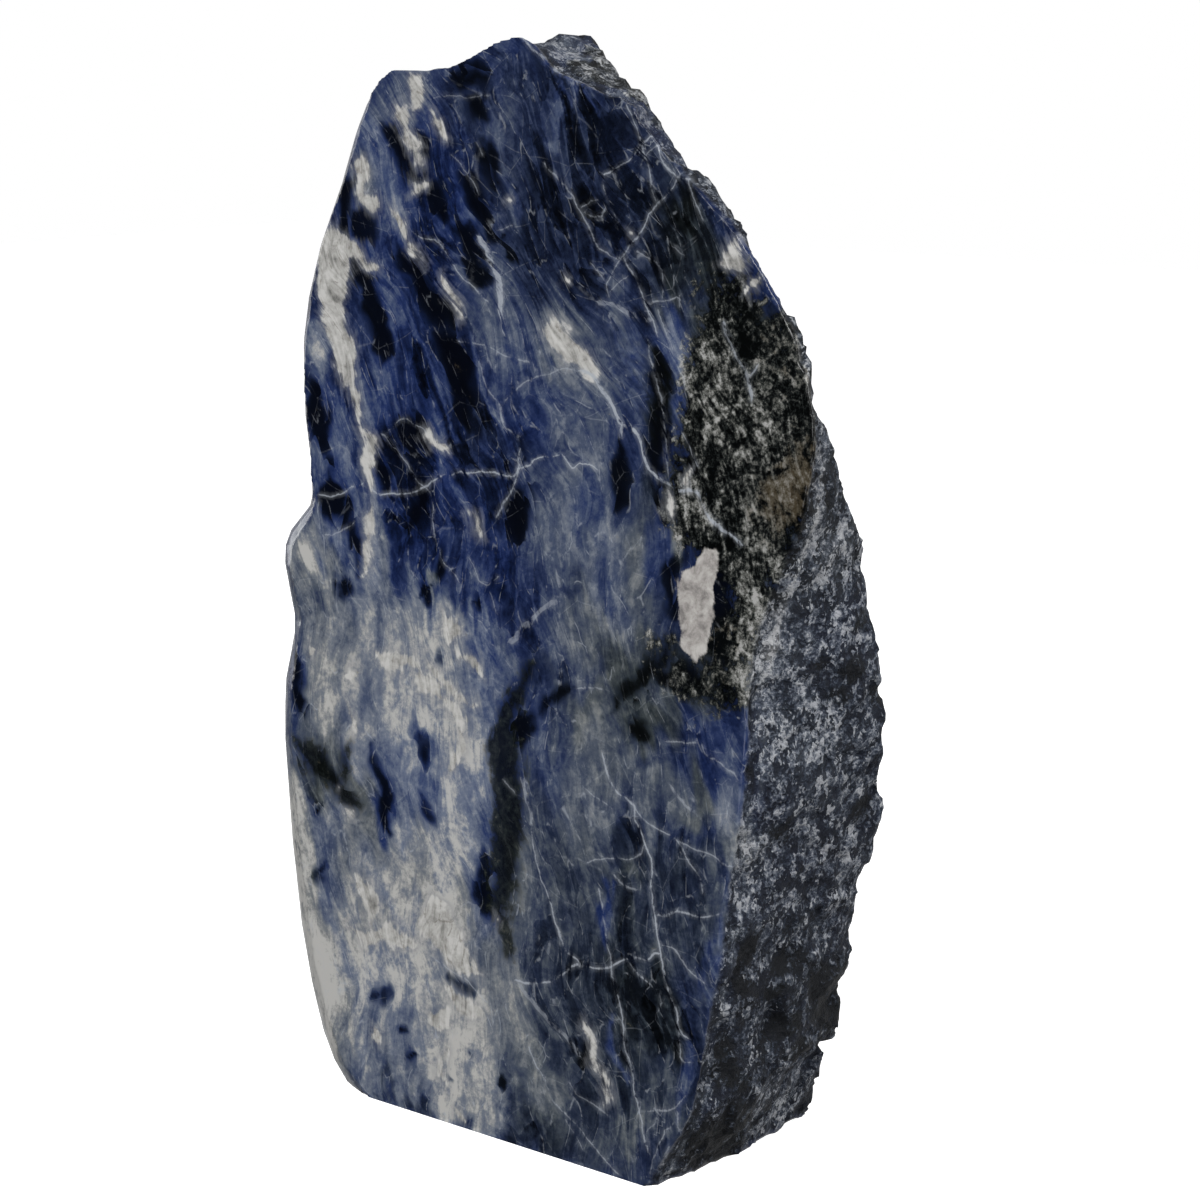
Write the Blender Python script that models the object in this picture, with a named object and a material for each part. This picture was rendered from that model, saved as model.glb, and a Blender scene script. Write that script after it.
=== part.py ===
"""A freestanding sodalite: a broken lump, ground flat and polished on its front and sawn flat at its foot.

Every outline below is in millimetres, in the stone's own measure: across the polished face to the right,
behind the polished face, and up from the foot. The face leans back a little. The object is moved at the
end so that its origin is under the middle of its box, at the foot.
"""

import math

import bmesh
import bpy
from mathutils import Matrix, Vector, noise

MM = 0.001

# Driving dimensions, in millimetres unless the name says otherwise
LEAN_DEG = 4.0
BACK_REACH = 68.0
BACK_TAPER = 0.93
BACK_CENTRE = (-32.0, 84.0)
GRINDING_CUT = 0.3

# The polished face, from the foot's right corner up the right side, over the top and down the left side:
# across, up
FACE_EDGE = [
    (-2.0, -6.0), (0.0, 0.0), (8.7, 15.5), (11.0, 31.0), (12.3, 46.0), (14.7, 63.0),
    (15.2, 78.0), (15.0, 92.0), (19.0, 104.0), (24.0, 116.0), (25.6, 126.0), (24.2, 133.0),
    (20.1, 143.0), (11.4, 155.0), (2.3, 162.5), (-6.5, 169.8), (-10.9, 176.5), (-20.0, 178.6),
    (-29.3, 182.0), (-36.5, 187.2), (-53.0, 181.6), (-64.9, 180.6), (-69.5, 173.0), (-73.8, 161.0),
    (-79.0, 149.0), (-81.6, 135.0), (-81.3, 122.0), (-78.5, 106.0), (-82.0, 96.5), (-79.0, 83.0),
    (-80.5, 68.0), (-77.5, 45.0), (-73.0, 24.0), (-66.5, 8.0), (-60.0, 0.0), (-52.0, -6.0),
]

# The widest line round the stone, point for point with the face's edge: across, behind the face, up, and
# how far the side swells out between the two
GIRTH = [
    (3.0, 45.0, -6.0, 3.0), (6.5, 45.0, 0.0, 3.0), (13.5, 39.5, 15.0, 5.0), (17.5, 35.0, 31.0, 4.0),
    (20.0, 31.0, 46.0, 3.0), (25.5, 30.0, 61.0, 3.0), (28.5, 25.0, 77.0, 3.0), (28.5, 22.0, 90.0, 3.5),
    (25.8, 14.5, 103.0, 2.0), (27.3, 12.5, 114.0, 1.0), (26.4, 7.0, 124.0, 0.5), (24.4, 1.5, 133.0, 0.2),
    (20.2, 1.2, 143.0, 0.2), (11.5, 1.2, 155.0, 0.2), (2.6, 4.5, 162.5, 0.5), (-7.5, 3.5, 169.8, 0.5),
    (-12.5, 2.0, 176.3, 0.2), (-23.0, 13.0, 181.5, 0.5), (-31.5, 14.0, 186.8, 0.5), (-38.5, 11.0, 187.9, 0.5),
    (-53.0, 5.0, 181.5, 1.0), (-67.2, 6.0, 181.2, 1.5), (-73.3, 6.0, 173.5, 2.5), (-78.2, 6.0, 161.0, 2.5),
    (-83.4, 7.0, 149.0, 3.0), (-86.4, 7.0, 135.0, 3.0), (-85.3, 7.0, 122.0, 3.0), (-82.8, 8.0, 106.0, 4.0),
    (-91.3, 9.5, 95.5, 6.0), (-88.4, 9.5, 82.0, 6.0), (-90.6, 10.5, 68.0, 7.0), (-88.8, 11.5, 45.0, 7.5),
    (-84.6, 11.5, 23.0, 7.5), (-79.0, 10.5, 6.0, 6.5), (-69.5, 9.0, -3.0, 4.0), (-58.0, 8.0, -6.0, 2.0),
]

# The flat breaks behind: a point on each in across, back and up, then the way it faces as a turn from
# straight right towards the back, and a tilt up, in degrees
BREAKS = [
    (-30.0, 57.0, 60.0, 88.0, 3.0),
    (-36.0, 31.0, 187.0, 84.0, 19.0),
    (26.0, 17.5, 122.0, 51.0, 22.0),
    (3.5, 17.5, 163.0, 52.0, 28.0),
    (22.5, 33.6, 77.0, 50.0, 7.5),
    (15.2, 38.0, 30.0, 51.0, -5.0),
    (14.8, 45.2, 16.0, 57.0, -14.0),
    (5.6, 11.0, 0.0, 2.0, -28.0),
    (-86.0, 34.0, 92.0, 138.0, 4.0),
    (-73.0, 30.0, 160.0, 124.0, 24.0),
    (-70.0, 34.0, 12.0, 140.0, -20.0),
    (-30.0, 49.0, 4.0, 96.0, -24.0),
]

# Knobs and, where the height is below nothing, pits: across, back, up, reach, height
KNOBS = [
    (21.5, 14.0, 131.4, 3.5, -1.8),
    (-12.0, 17.0, 173.0, 5.0, -1.5),
    (27.1, 26.5, 83.1, 2.5, -1.2),
    (24.5, 33.5, 61.0, 4.0, 1.5),
    (24.0, 30.6, 64.0, 2.5, -1.8),
    (16.0, 39.0, 41.0, 10.0, -1.8),
    (16.8, 19.1, 38.3, 3.0, -2.0),
    (12.6, 40.0, 29.5, 3.5, -1.4),
    (14.2, 18.0, 26.5, 3.5, -2.2),
    (15.5, 34.5, 26.0, 3.5, -1.8),
    (15.5, 40.0, 24.0, 5.0, 1.6),
    (9.0, 4.1, 19.5, 2.5, -1.3),
]

# How the broken sides are weathered: sizes and heights of swells, large and small chips and coarse grain
RELIEF_SEED = Vector((3.7, 9.1, 5.3))
SWELLS = (26.0, 1.4)
LARGE_CHIPS = (24.0, 2.6)
SMALL_CHIPS = (9.0, 0.8)
GRAINS = (4.5, 0.4)
# The right side broke along one clean joint above its foot, so this share of the chips is missing there
CLEAN_BREAK = 0.7
POLISHED_EDGE_DEPTH = 9.0
POLISHED_EDGE_FADE = 4.0

# How finely the stone is made
STATIONS = 240
SIDE_STEPS = 12
BACK_STEPS = 12
FINE_CELL = 1.2
TRIANGLES = 8300


def smooth(value, low, high):
    """From 0 at low to 1 at high, with level ends."""
    share = min(1.0, max(0.0, (value - low) / (high - low)))
    return share * share * (3 - 2 * share)


def face_back(up):
    """How far back the polished face is at a height."""
    return up * math.tan(math.radians(LEAN_DEG))


def between(a, b, c, d, share):
    """A point on the rounded line from b to c, with a and d as the neighbours."""
    return 0.5 * (
        2 * b
        + (c - a) * share
        + (2 * a - 5 * b + 4 * c - d) * share**2
        + (3 * b - a - 3 * c + d) * share**3
    )


def walked(points, others):
    """Points evenly spaced round two closed outlines at once, measured along the second."""
    count = len(others)
    lengths = [(others[(i + 1) % count] - others[i]).length for i in range(count)]
    step = sum(lengths) / STATIONS
    found = []
    place = 0
    passed = 0.0
    for station in range(STATIONS):
        while place < count - 1 and station * step > passed + lengths[place]:
            passed += lengths[place]
            place += 1
        share = (station * step - passed) / lengths[place]
        around = [(place + k) % count for k in (-1, 0, 1, 2)]
        found.append(
            tuple(between(*[outline[i] for i in around], share) for outline in (points, others))
        )
    return found


def side_line(edge, girth, outward):
    """The swelling line from the face's edge to the girth."""
    chord = girth - edge
    out = chord.dot(outward)
    swell = girth.w * (outward * chord.y - Vector((0, out, 0, 0))) / math.hypot(out, chord.y)
    middle = (edge + girth) / 2 + swell
    for step in range(SIDE_STEPS):
        share = step / SIDE_STEPS
        yield edge * (1 - share) ** 2 + middle * 2 * share * (1 - share) + girth * share**2


def back_line(girth):
    """The line from the girth to the far side of the lump, before it is broken."""
    centre = Vector((BACK_CENTRE[0], 0, BACK_CENTRE[1], 0))
    end = centre + (girth - centre) * BACK_TAPER
    end.y = BACK_REACH
    for step in range(BACK_STEPS + 1):
        yield girth.lerp(end, step / BACK_STEPS)


def lump_mesh():
    """The lump before it is broken and sawn, as rings from the face to the far side."""
    edges = [Vector((x, 0.0, z, 0.0)) for x, z in FACE_EDGE]
    girths = [Vector(row) for row in GIRTH]
    stations = walked(edges, girths)
    lines = []
    for number, (edge, girth) in enumerate(stations):
        before, after = stations[number - 1][1], stations[(number + 1) % STATIONS][1]
        along = after - before
        outward = Vector((along.z, 0, -along.x, 0)).normalized()
        lines.append([*side_line(edge, girth, outward), *back_line(girth)])
    bm = bmesh.new()
    columns = [
        [bm.verts.new((p.x, face_back(p.z) + p.y, p.z)) for p in line]
        for line in lines
    ]
    for here, there in zip(columns, columns[1:] + columns[:1]):
        for k in range(len(here) - 1):
            bm.faces.new((here[k], here[k + 1], there[k + 1], there[k]))
    bm.faces.new([column[0] for column in columns])
    bm.faces.new([column[-1] for column in reversed(columns)])
    bmesh.ops.recalc_face_normals(bm, faces=bm.faces)
    return bm


def cut(bm, point, outward):
    """Saws off what lies beyond a plane, and closes the cut with one flat face."""
    result = bmesh.ops.bisect_plane(
        bm,
        geom=[*bm.verts, *bm.edges, *bm.faces],
        dist=1e-5,
        plane_co=point,
        plane_no=outward,
        clear_outer=True,
    )
    rim = [item for item in result["geom_cut"] if isinstance(item, bmesh.types.BMEdge)]
    bmesh.ops.edgeloop_fill(bm, edges=rim)
    bmesh.ops.recalc_face_normals(bm, faces=bm.faces)


def break_back(bm):
    """Takes the flat breaks off the lump."""
    for x, y, z, turn, tilt in BREAKS:
        turn, tilt = math.radians(turn), math.radians(tilt)
        outward = Vector((math.cos(turn) * math.cos(tilt), math.sin(turn) * math.cos(tilt), math.sin(tilt)))
        cut(bm, Vector((x, y, z)), outward)


def evaluated(mesh, kind, **settings):
    """The mesh as a modifier leaves it."""
    holder = bpy.data.objects.new("holder", mesh)
    bpy.context.scene.collection.objects.link(holder)
    modifier = holder.modifiers.new(kind, kind)
    for name, value in settings.items():
        setattr(modifier, name, value)
    graph = bpy.context.evaluated_depsgraph_get()
    made = bpy.data.meshes.new_from_object(holder.evaluated_get(graph))
    bpy.data.objects.remove(holder)
    return made


def roughness(point):
    """0 where the stone is polished, 1 where it is broken."""
    depth = point.y - face_back(point.z)
    left = smooth(-point.x, 52.0, 72.0) * smooth(-point.z, -178.0, -168.0)
    start = 0.5 + POLISHED_EDGE_DEPTH * left
    return smooth(depth, start, start + 1.5 + POLISHED_EDGE_FADE * left)


def chips(point, shape):
    """Small breaks side by side, each tilted its own way and a step up or down from the next."""
    size, height = shape
    spot = point / size + RELIEF_SEED
    centre = noise.voronoi(spot)[1][0]
    tilt = noise.cell_vector(centre * 5.0) - Vector((0.5, 0.5, 0.5))
    step = noise.cell(centre * 9.0) - 0.5
    return height * (1.6 * (spot - centre).dot(tilt) + 0.4 * step)


def relief(point):
    """How far the broken surface stands out at a point."""
    swell_size, swell_height = SWELLS
    grain_size, grain_height = GRAINS
    swell = noise.fractal(point / swell_size + RELIEF_SEED, 0.9, 2.1, 3)
    grain = noise.ridged_multi_fractal(point / grain_size, 0.9, 2.0, 3, 0.8, 1.6) - 1.2
    bent = point + Vector((swell, -swell, swell)) * 5.0
    height = swell_height * swell + grain_height * grain
    clean = CLEAN_BREAK * smooth(point.x, 0.0, 12.0) * smooth(point.z, 20.0, 50.0)
    height += (1 - clean) * chips(bent, LARGE_CHIPS) + (1 - clean / 2) * chips(bent, SMALL_CHIPS)
    for x, y, z, reach, tall in KNOBS:
        far = (point - Vector((x, y, z))).length / reach
        height += tall * math.exp(-far * far)
    return height


def weather(mesh):
    """Roughens the broken sides."""
    mesh.update()
    moves = [
        vertex.normal * relief(vertex.co) * roughness(vertex.co)
        for vertex in mesh.vertices
    ]
    for vertex, move in zip(mesh.vertices, moves):
        vertex.co += move


def stone_mesh():
    """The finished stone, in millimetres."""
    bm = lump_mesh()
    break_back(bm)
    mesh = bpy.data.meshes.new("lump")
    bm.to_mesh(mesh)
    bm.free()
    mesh = evaluated(mesh, "REMESH", mode="VOXEL", voxel_size=FINE_CELL)
    weather(mesh)
    mesh.calc_loop_triangles()
    mesh = evaluated(mesh, "DECIMATE", ratio=TRIANGLES / len(mesh.loop_triangles))
    bm = bmesh.new()
    bm.from_mesh(mesh)
    lean = math.radians(LEAN_DEG)
    face_out = Vector((0, -math.cos(lean), math.sin(lean)))
    cut(bm, Vector((0, GRINDING_CUT, 0)), face_out)
    cut(bm, Vector((0, 0, 0)), Vector((0, 0, -1)))
    bm.to_mesh(mesh)
    bm.free()
    return mesh


def centred(mesh):
    """Turns millimetres into metres, with the origin under the middle of the box."""
    spots = [vertex.co for vertex in mesh.vertices]
    low = Vector([min(spot[k] for spot in spots) for k in range(3)])
    high = Vector([max(spot[k] for spot in spots) for k in range(3)])
    shift = Vector(((low.x + high.x) / 2, (low.y + high.y) / 2, low.z))
    mesh.transform(Matrix.Scale(MM, 4) @ Matrix.Translation(-shift))


def sodalite_material():
    """Deep blue stone with a soft polish."""
    material = bpy.data.materials.new("sodalite")
    material.use_nodes = True
    shader = material.node_tree.nodes["Principled BSDF"]
    shader.inputs["Base Color"].default_value = (0.035, 0.052, 0.14, 1)
    shader.inputs["Roughness"].default_value = 0.35
    shader.inputs["Metallic"].default_value = 0.0
    return material


for old in list(bpy.data.objects):
    bpy.data.objects.remove(old)

stone = bpy.data.objects.new("sodalite", stone_mesh())
bpy.context.scene.collection.objects.link(stone)
centred(stone.data)
stone.data.name = "sodalite"
stone.data.materials.append(sodalite_material())
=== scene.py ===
"""The looks of a freestanding rough sodalite: its polished face, its broken sides and its light.

Places are in millimetres in the stone's own measure: across the polished face to the right from the
foot's right corner, back from the polished face, and up from the foot.
"""

import math

import bmesh
import bpy
import numpy as np
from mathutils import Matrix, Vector, noise


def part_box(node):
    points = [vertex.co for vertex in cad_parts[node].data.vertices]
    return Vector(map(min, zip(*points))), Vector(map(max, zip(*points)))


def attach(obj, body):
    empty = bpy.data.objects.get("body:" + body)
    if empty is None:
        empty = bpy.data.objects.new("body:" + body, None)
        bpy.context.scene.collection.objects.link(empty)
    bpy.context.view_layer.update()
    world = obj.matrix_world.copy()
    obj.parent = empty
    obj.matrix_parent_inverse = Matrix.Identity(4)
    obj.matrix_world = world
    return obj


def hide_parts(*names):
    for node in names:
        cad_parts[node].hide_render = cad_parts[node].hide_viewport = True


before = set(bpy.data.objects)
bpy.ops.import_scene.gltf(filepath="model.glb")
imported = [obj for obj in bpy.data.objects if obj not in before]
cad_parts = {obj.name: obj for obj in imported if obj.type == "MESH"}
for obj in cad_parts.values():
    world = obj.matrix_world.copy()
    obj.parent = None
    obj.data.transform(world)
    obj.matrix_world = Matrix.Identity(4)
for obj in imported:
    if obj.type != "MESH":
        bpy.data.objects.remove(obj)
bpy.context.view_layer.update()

# The stone's own measure
MM = 0.001
LEAN_DEG = 4.0
GRINDING_CUT = 0.3
BOX_RIGHT = 27.27
box_low, box_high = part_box("sodalite")
OFFSET = np.array((BOX_RIGHT - box_high.x / MM, GRINDING_CUT - box_low.y / MM, 0.0))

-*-

## [What you need to do]
Using the data above, extract exactly the lines from the one that holds "high = Vector([max(spot[k]" to the one that holds "obj.parent = empty", both ends included, and no others.

## [Exercise answer]
    high = Vector([max(spot[k] for spot in spots) for k in range(3)])
    shift = Vector(((low.x + high.x) / 2, (low.y + high.y) / 2, low.z))
    mesh.transform(Matrix.Scale(MM, 4) @ Matrix.Translation(-shift))


def sodalite_material():
    """Deep blue stone with a soft polish."""
    material = bpy.data.materials.new("sodalite")
    material.use_nodes = True
    shader = material.node_tree.nodes["Principled BSDF"]
    shader.inputs["Base Color"].default_value = (0.035, 0.052, 0.14, 1)
    shader.inputs["Roughness"].default_value = 0.35
    shader.inputs["Metallic"].default_value = 0.0
    return material


for old in list(bpy.data.objects):
    bpy.data.objects.remove(old)

stone = bpy.data.objects.new("sodalite", stone_mesh())
bpy.context.scene.collection.objects.link(stone)
centred(stone.data)
stone.data.name = "sodalite"
stone.data.materials.append(sodalite_material())
=== scene.py ===
"""The looks of a freestanding rough sodalite: its polished face, its broken sides and its light.

Places are in millimetres in the stone's own measure: across the polished face to the right from the
foot's right corner, back from the polished face, and up from the foot.
"""

import math

import bmesh
import bpy
import numpy as np
from mathutils import Matrix, Vector, noise


def part_box(node):
    points = [vertex.co for vertex in cad_parts[node].data.vertices]
    return Vector(map(min, zip(*points))), Vector(map(max, zip(*points)))


def attach(obj, body):
    empty = bpy.data.objects.get("body:" + body)
    if empty is None:
        empty = bpy.data.objects.new("body:" + body, None)
        bpy.context.scene.collection.objects.link(empty)
    bpy.context.view_layer.update()
    world = obj.matrix_world.copy()
    obj.parent = empty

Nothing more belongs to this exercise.